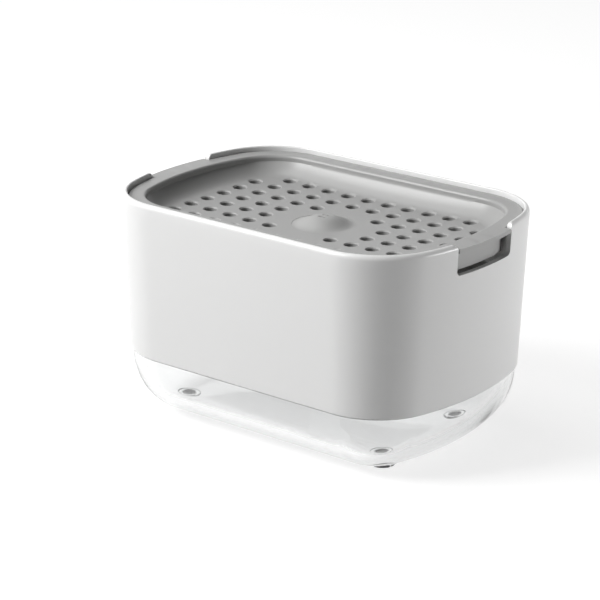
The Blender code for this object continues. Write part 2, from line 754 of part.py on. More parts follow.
def make_spring(parts, material):
    """Return spring between the cylinder's ledge and the plug's flange."""
    bottom = BARREL_LEDGE + SEAT_GAP + SPRING_WIRE_RADIUS
    top = PLUG_FLANGE_BOTTOM - SEAT_GAP - SPRING_WIRE_RADIUS
    radius = SPRING_DIAMETER / 2
    count = int(SPRING_TURNS * SPRING_POINTS_PER_TURN)
    curve = bpy.data.curves.new("return_spring", "CURVE")
    curve.dimensions = "3D"
    curve.bevel_depth = SPRING_WIRE_RADIUS
    curve.bevel_resolution = SPRING_BEVEL_RESOLUTION
    curve.use_fill_caps = True
    spline = curve.splines.new("POLY")
    spline.points.add(count)
    for step, point in enumerate(spline.points):
        angle = 2 * math.pi * step / SPRING_POINTS_PER_TURN
        height = bottom + (top - bottom) * step / count
        point.co = (radius * math.cos(angle), radius * math.sin(angle), height, 1)
    coil = bpy.data.objects.new("coil_guide", curve)
    parts.objects.link(coil)
    graph = bpy.context.evaluated_depsgraph_get()
    mesh = bpy.data.meshes.new_from_object(coil.evaluated_get(graph))
    bm = bmesh.new()
    bm.from_mesh(mesh)
    bmesh.ops.remove_doubles(bm, verts=bm.verts, dist=MERGE_DISTANCE)
    bm.to_mesh(mesh)
    bm.free()
    bpy.data.objects.remove(coil)
    mesh.name = "return_spring"
    mesh.materials.clear()
    mesh.shade_smooth()
    return add_object("return_spring", mesh, parts, material)


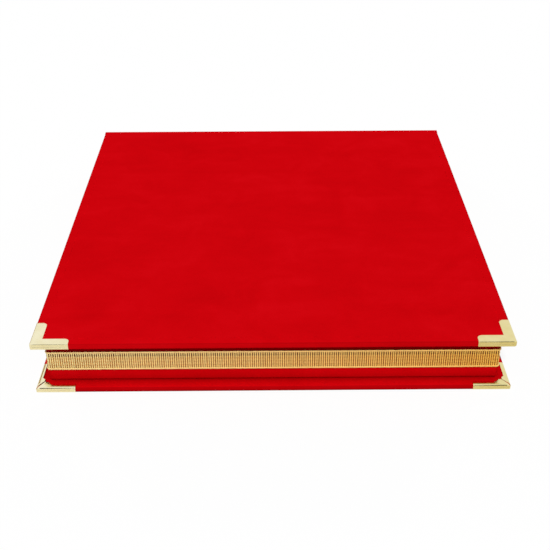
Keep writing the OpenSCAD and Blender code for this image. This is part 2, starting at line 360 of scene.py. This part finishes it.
def seal_material():
    """The frosted line of glue along the foot of a strip."""
    look = Shader("strip_seal", Roughness=0.6, Alpha=0.7)
    dots = look.noise(2200, 2.0, 0.6)
    look.set("Base Color", look.ramp(dots, (0.4, srgb(120, 124, 128)), (0.6, srgb(168, 171, 173))))
    look.bump(dots, 0.05 * MM, 0.4)
    return look.material


def linen_material():
    """Plain-weave linen: warp and weft waves at right angles."""
    look = Shader("linen", Roughness=0.88, Sheen_Weight=0.1, Sheen_Roughness=0.6)
    warp, weft = look.wave(620.0, 0.8, "X"), look.wave(620.0, 0.8, "Y")
    slub = look.noise(300, 3.0, 0.6, look.stretched((0.2, 1.0, 1.0)))
    weave = look.math("MULTIPLY", look.math("ADD", warp, weft), 0.5)
    tone = look.math("ADD", look.math("MULTIPLY", weave, 0.6), look.math("MULTIPLY", slub, 0.4))
    look.set("Base Color", look.ramp(tone, (0.25, srgb(168, 150, 118)), (0.75, srgb(222, 208, 178))))
    look.bump(weave, 0.08 * MM, 0.7)
    return look.material


def wood_material():
    """Planed beech with fine pores along the grain."""
    look = Shader("riser_wood", Roughness=0.5)
    grain = look.noise(240, 4.0, 0.6, look.stretched((0.05, 1.0, 1.0)), 0.6)
    pores = look.noise(1600, 2.0, 0.5, look.stretched((0.04, 1.0, 1.0)))
    colour = look.ramp(grain, (0.3, srgb(188, 146, 98)), (0.7, srgb(216, 178, 128)))
    look.set("Base Color", look.mix(look.math("GREATER_THAN", pores, 0.66), colour, srgb(150, 108, 66)))
    look.set("Roughness", look.spread(grain, 0.42, 0.58))
    look.bump(pores, 0.04 * MM, 0.4)
    return look.material


def lacquer_material():
    """Black stoving lacquer with a little orange peel."""
    look = Shader("black_bar", Coat_Weight=0.4, Coat_Roughness=0.12)
    peel = look.noise(1300, 2.0, 0.5)
    wear = look.noise(140, 4.0, 0.6)
    look.set("Base Color", look.ramp(wear, (0.35, srgb(18, 18, 19)), (0.7, srgb(34, 34, 36))))
    look.set("Roughness", look.spread(wear, 0.28, 0.42))
    look.bump(peel, 0.02 * MM, 0.4)
    return look.material


def turned_brass_material():
    """Turned brass, a little darker than the corners, with fine rings from the lathe."""
    look = Shader("screw_brass", Metallic=1.0)
    tarnish = look.noise(420, 4.0, 0.6)
    rings = look.noise(3200, 2.0, 0.5, look.stretched((1.0, 1.0, 0.2)))
    look.set("Base Color", look.ramp(tarnish, (0.3, srgb(196, 158, 88)), (0.7, srgb(224, 190, 116))))
    look.set("Roughness", look.spread(tarnish, 0.18, 0.34))
    look.bump(rings, 0.01 * MM, 0.5)
    return look.material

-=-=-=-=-

- INSTRUCTIONS FOR THE TASK
Set down all of the data above, word for word.

- RESPONSE
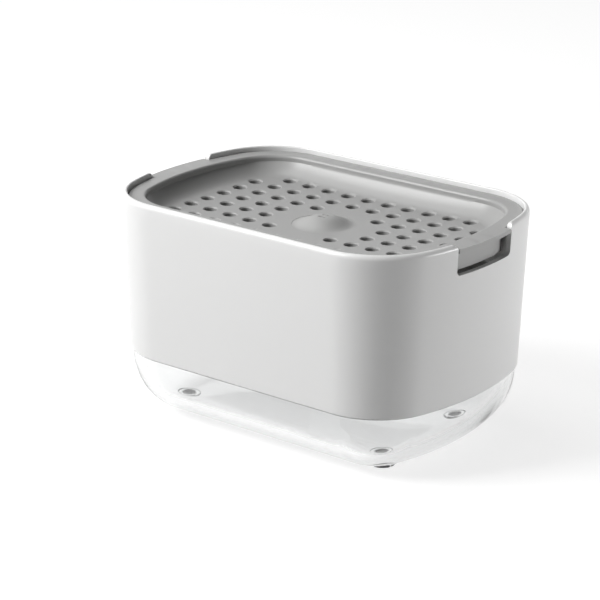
The Blender code for this object continues. Write part 2, from line 754 of part.py on. More parts follow.
def make_spring(parts, material):
    """Return spring between the cylinder's ledge and the plug's flange."""
    bottom = BARREL_LEDGE + SEAT_GAP + SPRING_WIRE_RADIUS
    top = PLUG_FLANGE_BOTTOM - SEAT_GAP - SPRING_WIRE_RADIUS
    radius = SPRING_DIAMETER / 2
    count = int(SPRING_TURNS * SPRING_POINTS_PER_TURN)
    curve = bpy.data.curves.new("return_spring", "CURVE")
    curve.dimensions = "3D"
    curve.bevel_depth = SPRING_WIRE_RADIUS
    curve.bevel_resolution = SPRING_BEVEL_RESOLUTION
    curve.use_fill_caps = True
    spline = curve.splines.new("POLY")
    spline.points.add(count)
    for step, point in enumerate(spline.points):
        angle = 2 * math.pi * step / SPRING_POINTS_PER_TURN
        height = bottom + (top - bottom) * step / count
        point.co = (radius * math.cos(angle), radius * math.sin(angle), height, 1)
    coil = bpy.data.objects.new("coil_guide", curve)
    parts.objects.link(coil)
    graph = bpy.context.evaluated_depsgraph_get()
    mesh = bpy.data.meshes.new_from_object(coil.evaluated_get(graph))
    bm = bmesh.new()
    bm.from_mesh(mesh)
    bmesh.ops.remove_doubles(bm, verts=bm.verts, dist=MERGE_DISTANCE)
    bm.to_mesh(mesh)
    bm.free()
    bpy.data.objects.remove(coil)
    mesh.name = "return_spring"
    mesh.materials.clear()
    mesh.shade_smooth()
    return add_object("return_spring", mesh, parts, material)


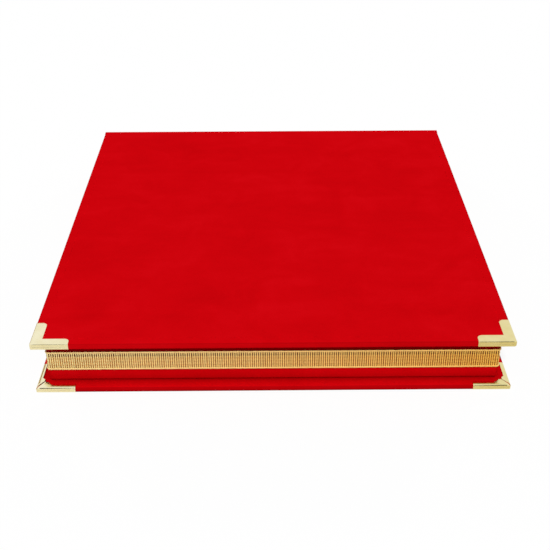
Keep writing the OpenSCAD and Blender code for this image. This is part 2, starting at line 360 of scene.py. This part finishes it.
def seal_material():
    """The frosted line of glue along the foot of a strip."""
    look = Shader("strip_seal", Roughness=0.6, Alpha=0.7)
    dots = look.noise(2200, 2.0, 0.6)
    look.set("Base Color", look.ramp(dots, (0.4, srgb(120, 124, 128)), (0.6, srgb(168, 171, 173))))
    look.bump(dots, 0.05 * MM, 0.4)
    return look.material


def linen_material():
    """Plain-weave linen: warp and weft waves at right angles."""
    look = Shader("linen", Roughness=0.88, Sheen_Weight=0.1, Sheen_Roughness=0.6)
    warp, weft = look.wave(620.0, 0.8, "X"), look.wave(620.0, 0.8, "Y")
    slub = look.noise(300, 3.0, 0.6, look.stretched((0.2, 1.0, 1.0)))
    weave = look.math("MULTIPLY", look.math("ADD", warp, weft), 0.5)
    tone = look.math("ADD", look.math("MULTIPLY", weave, 0.6), look.math("MULTIPLY", slub, 0.4))
    look.set("Base Color", look.ramp(tone, (0.25, srgb(168, 150, 118)), (0.75, srgb(222, 208, 178))))
    look.bump(weave, 0.08 * MM, 0.7)
    return look.material


def wood_material():
    """Planed beech with fine pores along the grain."""
    look = Shader("riser_wood", Roughness=0.5)
    grain = look.noise(240, 4.0, 0.6, look.stretched((0.05, 1.0, 1.0)), 0.6)
    pores = look.noise(1600, 2.0, 0.5, look.stretched((0.04, 1.0, 1.0)))
    colour = look.ramp(grain, (0.3, srgb(188, 146, 98)), (0.7, srgb(216, 178, 128)))
    look.set("Base Color", look.mix(look.math("GREATER_THAN", pores, 0.66), colour, srgb(150, 108, 66)))
    look.set("Roughness", look.spread(grain, 0.42, 0.58))
    look.bump(pores, 0.04 * MM, 0.4)
    return look.material


def lacquer_material():
    """Black stoving lacquer with a little orange peel."""
    look = Shader("black_bar", Coat_Weight=0.4, Coat_Roughness=0.12)
    peel = look.noise(1300, 2.0, 0.5)
    wear = look.noise(140, 4.0, 0.6)
    look.set("Base Color", look.ramp(wear, (0.35, srgb(18, 18, 19)), (0.7, srgb(34, 34, 36))))
    look.set("Roughness", look.spread(wear, 0.28, 0.42))
    look.bump(peel, 0.02 * MM, 0.4)
    return look.material


def turned_brass_material():
    """Turned brass, a little darker than the corners, with fine rings from the lathe."""
    look = Shader("screw_brass", Metallic=1.0)
    tarnish = look.noise(420, 4.0, 0.6)
    rings = look.noise(3200, 2.0, 0.5, look.stretched((1.0, 1.0, 0.2)))
    look.set("Base Color", look.ramp(tarnish, (0.3, srgb(196, 158, 88)), (0.7, srgb(224, 190, 116))))
    look.set("Roughness", look.spread(tarnish, 0.18, 0.34))
    look.bump(rings, 0.01 * MM, 0.5)
    return look.material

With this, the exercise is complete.